Yeah, that’s exactly it. I would also much rather invest in an ex-China EM fund than a pure EM fund, and I actually hold a few shares in an ETF like that. In the EM index, you already get to “enjoy” a combined China + Taiwan weighting of nearly 50%. It’s mainly just an observation that you still end up carrying quite a bit of China-related risk in those as well, even if the name might suggest otherwise.
Taiwan without the threat of China would be an extremely interesting market, in my opinion.
I kind of understand this, but I still wouldn’t leave China or anything else out entirely. Risk and return still go hand in hand quite nicely. And if the expected risk doesn’t materialize, the returns can be substantial. After all, there are risks in everything else too. Now even in the US, in a completely different way than just a moment ago…
In my opinion, the risk of confiscation in China’s case is so significant that I, for one, no longer want to invest there. The expected returns aren’t so exceptional that it would be worth taking that risk. A billion Chinese people are able to keep their own stock market priced high enough that there isn’t sufficient compensation for Westerners in the form of higher expected returns.

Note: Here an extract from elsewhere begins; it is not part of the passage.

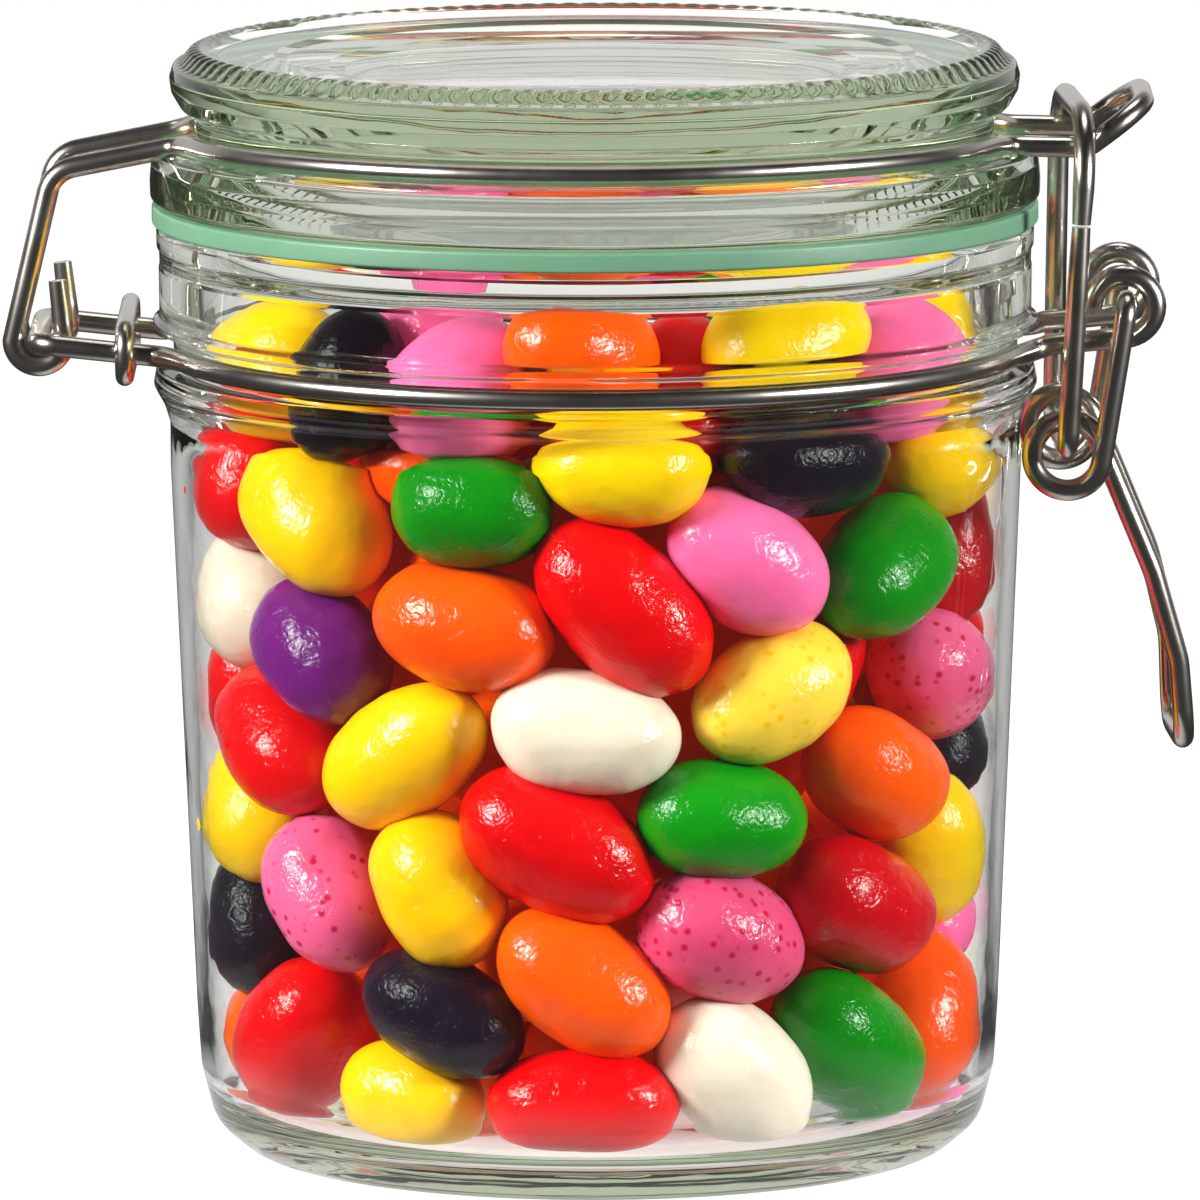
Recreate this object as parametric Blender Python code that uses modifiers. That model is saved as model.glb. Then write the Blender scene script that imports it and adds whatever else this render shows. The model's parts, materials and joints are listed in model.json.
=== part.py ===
"""Clip-top glass jar filled with jelly beans, shut and latched.

A pressed glass jar and lid meet on a rubber ring.  Two bent wires carry the
lid: one round the jar's neck, one round the lid, hooked together at the left.
At the right a lever pivots in the neck wire's two eyes and pulls a loop down
over the lid wire's tongue.  The origin is under the jar's axis, on the surface
that it stands on; the hinge is at -X and the latch at +X.
"""
import math
import random

import bmesh
import bpy
from mathutils import Vector

MM = 0.001

# Driving dimensions, in millimetres
FOOT_RADIUS = 33.3
HEEL_RADIUS = 8.5
BODY_LOW_RADIUS = 43.05
BODY_TOP_RADIUS = 45.55
SHOULDER_HEIGHT = 78.5
BEAD_RADIUS = 47.2
NECK_RADIUS = 46.6
NECK_BORE = 41.8
RIM_HEIGHT = 99.8
WALL = 1.8
FLOOR_HEIGHT = 5.0
SEAL_RADIUS = 47.35
SEAL_BORE = 41.0
SEAL_LOW = 100.1
SEAL_HIGH = 101.9
LID_LOW = 102.2
LID_FLANGE_RADIUS = 47.55
LID_TOP_RADIUS = 45.4
LID_HEIGHT = 118.9
NECK_WIRE_HEIGHT = 86.6
NECK_WIRE_LOOP = 46.8
LID_WIRE_HEIGHT = 109.8
LID_WIRE_LOOP = 44.3
WIRE_RADIUS = 1.15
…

Still, that risk is significantly lower than 100%. Based on this, you can still adjust your own risk vs. investing in China, which could be something greater than 0%. But of course, don’t force it if you aren’t prepared to lose anything at all. On the other hand, this risk is always present at some level in investing.
Regardless of the risk, the loss can be 100% when it comes to China. Additionally, China has performed abysmally over the last 30 years. If I remember correctly, the real return is around zero.
The return of the MSCI China IMI has been 2.45% annualized in dollar terms since May 1994. During the same period, the return of the ACWI IMI has been 8.04% annualized. Once inflation and dividend withholding taxes are deducted, China has perhaps even provided negative real returns over the last approximately 32 years.
I’m rarely interested in past returns.
But still. Every country and region has its own risks and potential. Nothing is certain. That’s why you can adjust your risk level to suit you. For me, for example, x (> 0) money in China doesn’t represent much of a risk.
Aren’t index funds an efficient and reliable choice in the long run? Of course, I could leave out the World fund, for example, or reduce its weighting a bit, since the same stocks are already in the US and technology indices. How should I go about approaching this?
Yes, index funds are fundamentally a good choice. However, guessing winning countries or sectors is essentially taking a view, and the odds are not in your favor. Broadly diversified, low-cost, and global index investing is theoretically the correct and most recommended way to invest, and SPYI offers a good way to do this with a single product.
Additionally, its expenses are lower than your funds combined, its lifecycle is likely longer, and it can be transferred from one broker to another if needed.
So, I reiterate my previous recommendation and also remind you about the tax exemption for sales under 1,000 euros, which you should utilize for the funds you hold.
I would leave the Finland index alone, as it is a cost-free and very tax-efficient investment. Research also supports a small home bias due to currency risk.
I’ll still do my own thinking on the matter, but are you ”recommending” that I switch that Nordnet World Index to that one, and then invest the remaining €250 across the 4 other funds I already own?
I meant that you should stop all monthly savings into funds and put your monthly savings into SPYI through an ETF savings plan from now on. It already offers maximum diversification, and any additional ones only cause overweighting of a certain region or sector.
Was there some kind of split coming for SPYI where the value of the asset would change from around €250 to the €10 range in the near future?